The phenomena of pseudoprogression and hyperprogression continue to complicate treatment with PD-1 and PD-L1 inhibitors, which highlights the need for reassessment of response assessment criteria to be explored in clinical trials of immunotherapy in ENKTL and other subtypes of NHL. An insightful precedent was the development of the iRECIST criteria for use in oncology clinical trials of immunotherapy to avoid stopping immunotherapy too early in those patients deriving benefit despite imaging that generates concern for progression. Unfortunately, as planned, this study did not meet its planned number of CRs per a Simon 2-stage design, which leaves another gap on whether an enriched population with high PD-L1 expression per the used score would have achieved similar responses and durability. The recurring reports of hyperprogression in the studies of the uncommon forms of NHL with relatively small sample size calls for further investigation into underlying mechanisms of such responses.

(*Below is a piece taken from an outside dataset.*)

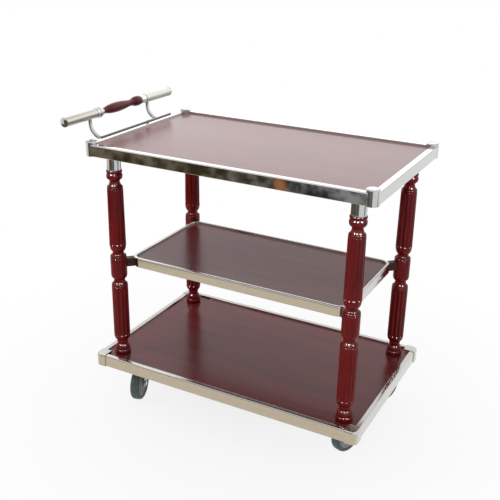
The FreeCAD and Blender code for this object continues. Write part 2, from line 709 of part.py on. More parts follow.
# Castor plates: square plate, bearing race and riveted king pin in one piece, under the base
# board.
castor_x = mm.leg_x - mm.castor_in_x
castor_y = mm.leg_y - mm.castor_in_y
king_low = crown_low - mm.king_head_gap - mm.king_head_tall
castor_plates = []
for name, side_x, side_y in CORNERS:
    side = mm.castor_plate_side
    base = primitive("Part::Box", "castor_base", Length=side, Width=side, Height=mm.castor_plate_thick)
    place(base, -side / 2, -side / 2, castor_top - mm.castor_plate_thick)
    race = primitive("Part::Cylinder", "castor_race", Radius=mm.race_radius, Height=mm.race_tall)
    place(race, ZERO, ZERO, race_low)
    king = primitive("Part::Cylinder", "king_pin", Radius=mm.king_radius, Height=race_low - king_low)
    place(king, ZERO, ZERO, king_low)
    rivet = primitive("Part::Cylinder", "king_head", Radius=mm.king_head_radius, Height=mm.king_head_tall)
    place(rivet, ZERO, ZERO, king_low)
    castor_plate = fused("castor_plate_" + name, [base, race, king, rivet])
    place(castor_plate, mid_x + side_x * castor_x, side_y * castor_y)
    castor_plates.append(castor_plate)
group("castor_plates", castor_plates)

# Castors: a fork folded from strip that swivels on the king pin, an axle bolt with its nut and
# a moulded wheel. Each is drawn trailing towards +Y and then turned about its king pin.
axle_z = mm.wheel_radius
leg_inside = mm.wheel_wide / 2 + mm.fork_clear
leg_outside = leg_inside + mm.fork_leg_thick


def fork(label):
    body = new_body(label)
    half_deep = mm.crown_deep / 2
    crown_sketch = new_sketch(body, "XY_Plane", crown_low)
    rectangle(crown_sketch, -leg_outside, -half_deep, leg_outside, half_deep)
    pad(body, crown_sketch, mm.crown_thick)
    axle_y = mm.castor_trail
    boss = mm.fork_boss
    for start in (leg_inside, -leg_outside):
        side = new_sketch(body, "YZ_Plane", start)
        outline(side, [
            (-half_deep, crown_top), (-half_deep, crown_top - mm.fork_shoulder),
            (axle_y - boss, axle_z, boss), (axle_y, axle_z - boss, boss), (axle_y + boss, axle_z),
            (half_deep, crown_top),
        ])
        pad(body, side, mm.fork_leg_thick)
    king_hole = new_sketch(body, "XY_Plane", crown_low)
    circle(king_hole, ZERO, ZERO, mm.king_radius + mm.running_gap)
    pocket(body, king_hole, mm.crown_thick)
    axle_hole = new_sketch(body, "YZ_Plane", -leg_outside)
    circle(axle_hole, axle_y, axle_z, mm.axle_radius + mm.running_gap)
    pocket(body, axle_hole, 2 * leg_outside)
    return body


def wheel(label):
    body = new_body(label)
    half = mm.wheel_wide / 2
    bore = mm.axle_radius + mm.running_gap
    e = mm.tyre_edge
    sketch = new_sketch(body, "XY_Plane")
    outline(sketch, [
        (-half, bore), (half, bore), (half, mm.wheel_radius - e), (half - e, mm.wheel_radius),
        (-half + e, mm.wheel_radius), (-half, mm.wheel_radius - e),
    ])
    revolve(body, sketch, "H_Axis")
    return body


def axle(label):
    """Bolt across the fork: a hexagon head on one side and a nut on the other."""
    shank = primitive("Part::Cylinder", "axle_shank", Radius=mm.axle_radius, Height=2 * leg_outside)
    place(shank, ZERO, ZERO, -leg_outside)
    ends = []
    for start in (-leg_outside - mm.axle_head_tall, leg_outside):
        end = primitive("Part::Prism", "axle_end", Circumradius=mm.axle_head_radius,
                        Height=mm.axle_head_tall)
        ends.append(place(end, ZERO, ZERO, start))
    upright = fused("axle_upright", [shank] + ends)
    lying = doc.addObject("Part::Compound", label)
    lying.Label = label
    lying.Links = [place(upright, ZERO, ZERO, ZERO, turn.quarter_angle, ALONG_Y)]
    parts.append(lying)
    return lying


TURNS = {"front_left": turn.front_left_angle, "front_right": turn.front_right_angle,
         "back_right": turn.back_right_angle, "back_left": turn.back_left_angle}
for name, side_x, side_y in CORNERS:
    angle = TURNS[name]
    swivel_x = mid_x + side_x * castor_x
    swivel_y = side_y * castor_y
    place(fork("castor_fork_" + name), swivel_x, swivel_y, ZERO, angle)
    for piece in (axle("castor_axle_" + name), wheel("castor_wheel_" + name)):
        place(piece, swivel_x - mm.castor_trail * sine(angle), swivel_y + mm.castor_trail * cosine(angle),
              axle_z, angle)

doc.recompute()
for thing in doc.Objects:
    if "Invalid" in thing.State or "Error" in thing.State:
        raise RuntimeError("%s failed: %s" % (thing.Label, thing.State))
labels = [thing.Label for thing in parts]
if len(set(labels)) != len(labels):
    raise RuntimeError("two pieces share a name")
for thing in parts:
    if thing.Shape.isNull() or not thing.Shape.isValid() or not thing.Shape.Solids:
        raise RuntimeError("%s has no good solid" % thing.Label)

os.makedirs("parts", exist_ok=True)
for thing in parts:
    thing.Shape.exportStep("parts/%s.step" % thing.Label)
print(len(parts), "pieces written")
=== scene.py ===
import json
import math

import bmesh
import bpy
from mathutils import Matrix, Vector


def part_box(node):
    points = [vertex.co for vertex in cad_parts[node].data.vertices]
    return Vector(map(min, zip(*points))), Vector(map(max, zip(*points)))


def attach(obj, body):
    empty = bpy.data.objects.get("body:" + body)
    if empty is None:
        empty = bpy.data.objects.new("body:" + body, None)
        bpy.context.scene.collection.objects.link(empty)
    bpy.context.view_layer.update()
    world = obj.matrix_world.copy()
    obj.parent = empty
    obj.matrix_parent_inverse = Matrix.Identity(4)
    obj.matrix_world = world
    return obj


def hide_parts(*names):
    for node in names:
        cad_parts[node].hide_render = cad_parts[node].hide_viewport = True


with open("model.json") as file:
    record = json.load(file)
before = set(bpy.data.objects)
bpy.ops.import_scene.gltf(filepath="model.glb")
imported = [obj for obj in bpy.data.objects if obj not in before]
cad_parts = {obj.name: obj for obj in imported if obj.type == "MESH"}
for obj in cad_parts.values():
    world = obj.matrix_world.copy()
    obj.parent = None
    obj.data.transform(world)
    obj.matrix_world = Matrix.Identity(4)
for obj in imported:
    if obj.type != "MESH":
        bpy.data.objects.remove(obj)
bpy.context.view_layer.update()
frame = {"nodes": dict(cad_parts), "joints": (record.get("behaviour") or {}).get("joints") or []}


# Boards: three sheets of faced board, dark red-brown with a faint straight figure and a
# satin-gloss face. They are cut to size on a saw, so the frame's own solids serve as they are.
def paint(red, green, blue):
    """A colour from a colour chart, 0 to 255, as the shader wants it."""
    shares = [value / 255 for value in (red, green, blue)]
    return tuple(share / 12.92 if share <= 0.04 else ((share + 0.055) / 1.055) ** 2.4
                 for share in shares) + (1,)


class Wire:
    """A shader socket that takes part in sums."""

    def __init__(self, recipe, socket):
        self.recipe = recipe
        self.socket = socket

    def sum(self, operation, first, second):
        return self.recipe.node("ShaderNodeMath", {"operation": operation}, {0: first, 1: second})

    def __add__(self, other):
        return self.sum("ADD", self, other)

    def __rsub__(self, other):
        return self.sum("SUBTRACT", other, self)

    def __mul__(self, other):
        return self.sum("MULTIPLY", self, other)

    __radd__ = __add__
    __rmul__ = __mul__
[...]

The risk-benefit balance is critical in this scenario and would have an impact on timing for using such therapy (earlier vs later lines of therapy) because only a small percentage of patients are expected to be salvageable if they develop hyperprogression with these agents.

In summary, this report adds to the body of evidence for the activity of checkpoint (PD-1 and now PD-L1) inhibitors in ENKTL and serves as a useful reminder of the spectrum of responses of such agents, reconsideration of clinical trial design with particular agents, and the continued pursuit of filling our knowledge gaps in uncommon diseases.